If IDA creates code without a function it might be because the function might be in fact unused or called via a pointer array. You have to determine what's the reason. Either undefine the code or make it a function with or without references.
All absolute addresses have to be symbolized for the
code and data to be relocatable. IDAs analysis and
fix_assembly()
do their job of determining
if a 32 bit value is a memory reference or just a constant.
The values reported here have to be checked and resolved
manually.
The targets of indirect jumps have to be identified.
cortex_m3.generate_inc(file). IDA's export format is not compatible with the GNU assembler. This function exports enums and structure member offsets as simple constants the GNU assembler can handle. Especially the size of structures has to be added.
Folder firmware
contains files that allow export
of prepared assembler source and include files from IDA and further
transform, edit, reassemble and output a binary firmware image ready
to flash the device with.
ida_gen_assembly.py. The Makefile uses this script to export the code and include files from an IDA database.
fix_assembly.py.
IDA sizes its created align directives to the biggest alignment possible. These alignments are all resized to 2.
The assembler has no knowledge of higher language constructs like structures. IDA's usage of the sizeof() operator therefore has to be transformed into usage of a constant. While cortex_m3.generate_inc(file) creates the constant for structure size, this code fixes the assembly to use them.

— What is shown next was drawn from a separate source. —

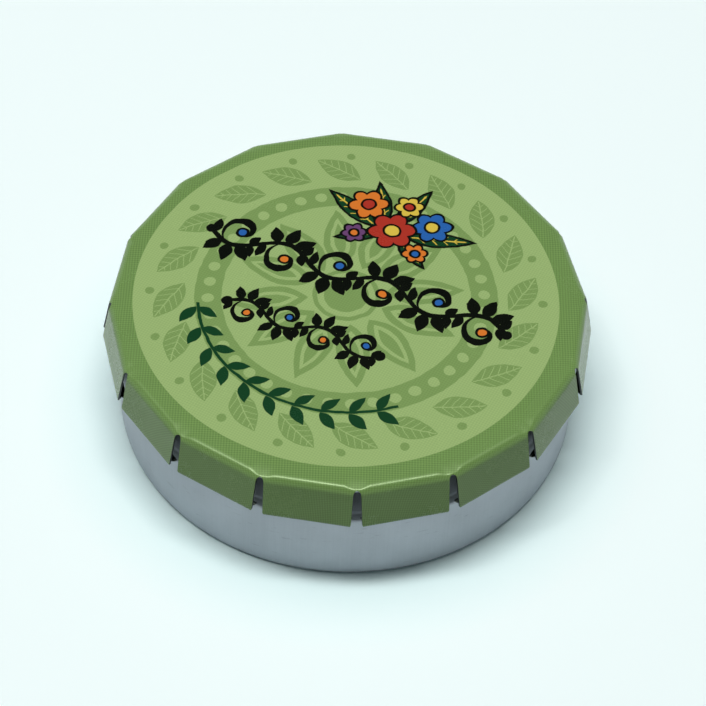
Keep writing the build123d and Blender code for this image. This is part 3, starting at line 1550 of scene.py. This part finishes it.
@dataclass
class Studio:
    """The floor, the lamps and the camera of the picture; its glow and shadow spans are in metres."""

    sizes: TinSizes
    focal_pixels: float = 2536.0
    sensor_width: float = 36.0
    clip: Span = (0.01, 20.0)
    distance: float = 320.9
    elevation_degrees: float = 48.70
    yaw_degrees: float = 0.21
    pitch_degrees: float = 49.89
    roll_degrees: float = 2.26
    phase_degrees: float = 3.49
    paper_colour: Colour = linear(243, 255, 254)
    # The paper's seen colour close round the tin: a painted cyan shadow tint
    paper_near: Colour = linear(234, 255, 254)
    paper_bounce: Colour = linear(134, 140, 140)
    # Where the painted shadow tint gives way to the plain paper, in metres
    near_span: Span = (0.032, 0.041)
    glow_span: Span = (0.08, 0.5)
    floor_gap: float = 0.02
    sweep_radius: float = 1500.0
    sweep_bend: float = 500.0
    sweep_height: float = 800.0
    sweep_step_degrees: float = 6.0
    sweep_faces: int = 96
    world_light: Colour = (0.06, 0.07, 0.075)
    world_seen: Colour = (0.94, 1.0, 0.99)
    lamps: tuple[Softbox, ...] = (
        Softbox("softbox_above", (-0.06, 0.1, 0.88), 1.2, 0.6, 2.6),
        Softbox("lamp_above", (-0.07, -0.03, 0.95), 0.66, 0.13, 6.5),
    )

    def camera(self) -> None:
        """Places the camera as the photograph was taken."""
        up_angle, phase = math.radians(self.elevation_degrees), math.radians(self.phase_degrees)
        turns = (self.yaw_degrees, self.pitch_degrees, self.roll_degrees)
        yaw, pitch, roll = map(math.radians, turns)
        height = self.sizes.height + self.distance * math.sin(up_angle)
        place = Vector((0, -self.distance * math.cos(up_angle), height))
        forward = Vector((math.sin(yaw) * math.cos(pitch), math.cos(yaw) * math.cos(pitch), -math.sin(pitch)))
        right = Vector((math.cos(yaw), -math.sin(yaw), 0))
        up = right.cross(forward)
        turned_right = right * math.cos(roll) + up * math.sin(roll)
        turned_up = up * math.cos(roll) - right * math.sin(roll)
        axes = Matrix((turned_right, turned_up, -forward)).transposed().to_4x4()
        data = bpy.data.cameras.new("camera")
        data.sensor_fit = "HORIZONTAL"
        data.sensor_width = self.sensor_width
        data.lens = self.focal_pixels / IMAGE_SIDE * self.sensor_width
        data.clip_start, data.clip_end = self.clip
        camera = bpy.data.objects.new("camera", data)
        bpy.context.scene.collection.objects.link(camera)
        camera.matrix_world = Matrix.Rotation(-phase, 4, "Z") @ Matrix.Translation(place * MM) @ axes
        bpy.context.scene.camera = camera

    def paper(self) -> bpy.types.Material:
        """White paper that glows where the camera and the metal see it far from the tin, with a painted cyan
        shadow tint where they see it close round the tin.

        Returns:
            The material.
        """
        nodes = Material("white_paper")
        rays = nodes.add("LightPath")
        camera, glossy, through = (Wire(nodes, rays.outputs[f"Is {kind} Ray"])
                                   for kind in ("Camera", "Glossy", "Transmission"))
        seen = camera | glossy | through
        away = (nodes.wire("TexCoord", {}, "Object") * NO_HEIGHT).length()
        # Close round the tin the camera and the metal see a painted shadow tint
        seen_colour = nodes.mix(nodes.span(away, self.near_span), self.paper_near, self.paper_colour)
        lit = nodes.wire("BsdfDiffuse", {"Color": nodes.mix(seen, self.paper_bounce, seen_colour)})
        glow = nodes.wire("Emission", {"Color": self.paper_colour, "Strength": 1.0})
        share = seen * nodes.span(away, self.glow_span)
        return nodes.surface(nodes.wire("MixShader", {0: share, 1: lit, 2: glow}))

    def floor(self) -> None:
        """Lays a pale paper sweep: flat round the tin, turning up all round far away from it."""
        corners = [(0, -self.floor_gap, 0), (self.sweep_radius, -self.floor_gap, self.sweep_bend),
                   (self.sweep_radius, self.sweep_height, 0)]
        path = rounded_path(corners, self.sweep_step_degrees)
        floor = spun_sheet("paper_sweep", path, self.sweep_faces)
        floor.data.materials.append(self.paper())
        bpy.ops.object.shade_smooth()
        floor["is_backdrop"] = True

    def world(self) -> None:
        """A soft even light from all round, white where the camera sees it."""
        world = bpy.data.worlds.new("world")
        bpy.context.scene.world = world
        world.use_nodes = True
        nodes = Nodes(world.node_tree)
        camera = nodes.wire("LightPath", {}, "Is Camera Ray")
        seen = nodes.mix(camera, self.world_light, self.world_seen)
        background = nodes.wire("Background", {"Color": seen, "Strength": 1.0})
        nodes.add("OutputWorld", {"Surface": background})

    def build(self) -> None:
        """Sets the stage."""
        self.floor()
        self.world()
        for lamp in self.lamps:
            lamp.hang()
        self.camera()
        bpy.context.scene.view_settings.view_transform = "Standard"


def main() -> None:
    """Builds the tin and its studio."""
    sizes = TinSizes()
    finishes = Finishes.build()
    for part in (Base(sizes, finishes), Lid(sizes, finishes)):
        for piece in part.build():
            log.info("%s: %d faces", piece.name, len(piece.data.polygons))
    Studio(sizes).build()
    boxes = {name: [[float(v) for v in corner] for corner in box]
             for name, box in (("cad", CAD_BOX), ("visual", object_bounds()))}


if __name__ == "__main__":
    logging.basicConfig(level=logging.INFO, format="%(name)s: %(message)s")
    main()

lpc1752FBD80.lds. That's an example linker script for NXP's LPC1753FBD80 MCU used for example in the Ryos MK keyboard range.
Makefile.
Starting with an FIRMWARE.orig.idb
the files
FIRMWARE.orig.asm
and FIRMWARE.orig.inc
are created. These are further transformed into FIRMWARE.asm
and FIRMWARE.inc
which can then be edited to
implement the desired changes.
The final FIRMWARE.asm
and FIRMWARE.inc
are then used to create a FIRMWARE.o
which gets
linked using the linker script to FIRMWARE.elf
.
Finally the .text
section is extracted in binary format,
which is the form the firmware updater expects.